Soweit ist alles in Ordnung.

Aber vielleicht ließen sich doch noch einzelne Ratschläge für immerhin mögliche Eventualitäten hinzufügen. Ich würde beispielsweise vorschlagen:

„Bevor du zu stimmen anfängst, schnäuze dich noch einmal gründlich und gewissenhaft.

„Hast du kein Taschentuch bei dir, so gehe zu einem Mitglied des Büros mit der Bitte, dir seines zu leihen.

„Merkst du, bevor du zu stimmen anfängst, daß du vorher noch „gehen“ mußt, so wende dich wiederum vertrauensvoll an ein Mitglied des Büros mit der Bitte, dir zu zeigen, wo es ist.

„Kannst du nicht lesen und schreiben, so geh zu Fuß.

„Kannst du lesen und schreiben, so mache davon keinen Mißbrauch, indem du quer über den Wahlzettel schreibst: M .... pour tous! oder: Steigt mir alle den Buckel hinauf! Ein solcher Zettel wäre von vornherein ungültig.
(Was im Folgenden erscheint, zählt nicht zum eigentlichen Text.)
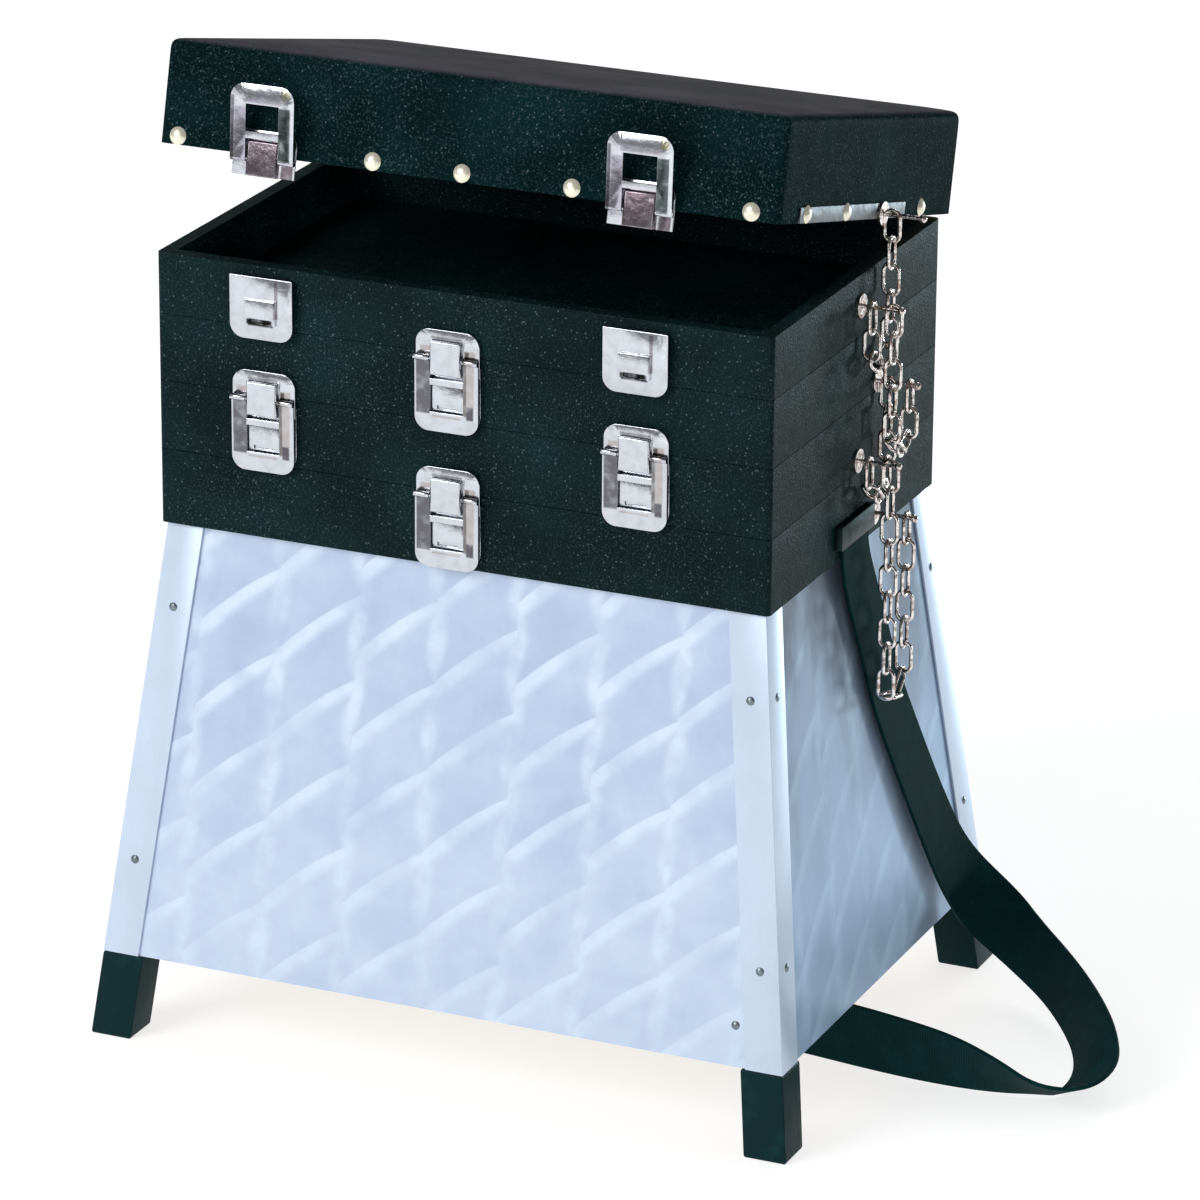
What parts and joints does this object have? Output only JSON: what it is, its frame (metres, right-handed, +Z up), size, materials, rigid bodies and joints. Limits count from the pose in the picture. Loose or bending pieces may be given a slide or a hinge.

„Liegt dein Wahlbüro in Bonneweg-Süd, so gehe nicht nach Limpertsberg.

„Liegt es im ersten Stock, so mußt du eine Treppe hinausgehen, liegt es im zweiten Stock, so mußt du zwei Treppen hinaufgehen, liegt es im Erdgeschoß, so brauchst du keine Treppe hinaufzugehen.

„Merkst du, daß du deinen Zettel wie man sagt versaut hast, so wende dich vertrauensvoll an ein Mirglied des Büros mit der Bitte, dir einen andern zu verabfolgen. Hast du auch diesen versaut, so wende dich wiederum vertrauensvoll usw. wie oben. Das darfst du wiederholen, bis das Wahlgeschäft vorbei ist und die Büromitglieder zum Mittagessen gehen.

„Hast du deine Wahlpflicht erfüllt und möchtest einen genehmigen, merkst indes, daß du deine Geldtasche vergessen hast, so wende dich vertrauensvoll an ein Mitglied des Büros mit der Bitte, dir eben mal auszuhelfen.

„Und dann gehst du nachhause und kannst sicher sein, gescheiter gewesen zu sein, als die Tausende, die letztes Mal einen falschen Zettel abgegeben haben.